74. Those silly little knapsacks and satchels which appear to be high fashion

75. Those enormous knapsacks which holidaying German students keep rubbing into my face on the London underground

76. Holidaying German students

77. Repetition of the ridiculous canard that Germans don't have a sense of humour

78. The adjective "spooky"

79. The use of "you" as a first person substitute, particularly by television reviewers as in "as you watched, you wondered..."

80. Creme fraiche

81. Complaints about traffic jams. Don't use the car

82. Keys on a ring attached to a trouser loop

83. Sandals with socks

84. The lottery. I blame it for everything. Look at the weather, for example. And why do we never hear about any rich people winning?
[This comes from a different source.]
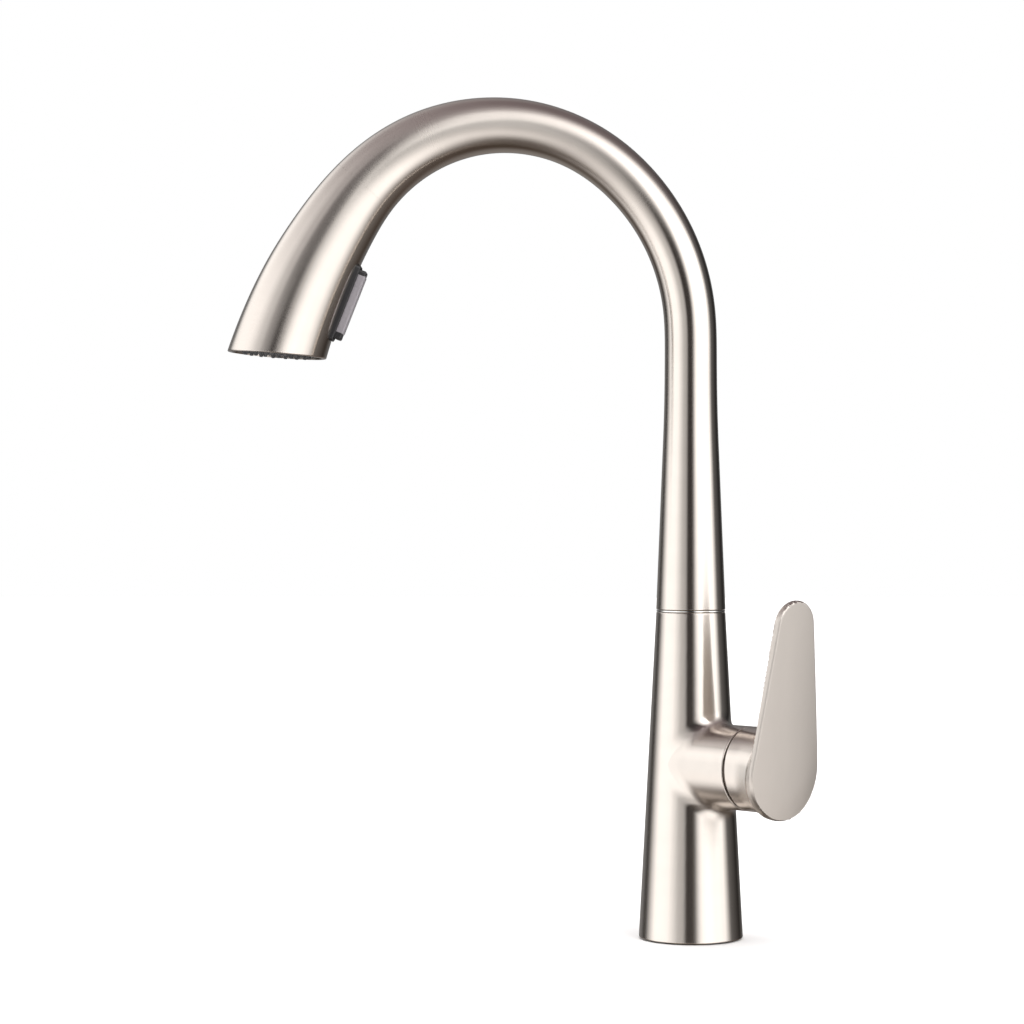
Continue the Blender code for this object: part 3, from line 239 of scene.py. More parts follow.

85. All these interviews with squaddies and other ranks. Wouldn't have happened in the Duke's day

86. Talking at breakfast

87. Talking on public transport before 10 am

88. Post modern irony, including

89. Men in wigs playing easy listening. Bring back Bert Kampfaert, I say

90. All wine tasting the same

91. Ordeals. People are always reliving them, don't you find?

92. And there's still four years to go

93. Bone marrow on menus, often with croutons

94. Middle England

95. This Government. Mind you, New Labour doesn't seem much fun, does it? Sorry? Oh, very well: A Happy New Year to you all.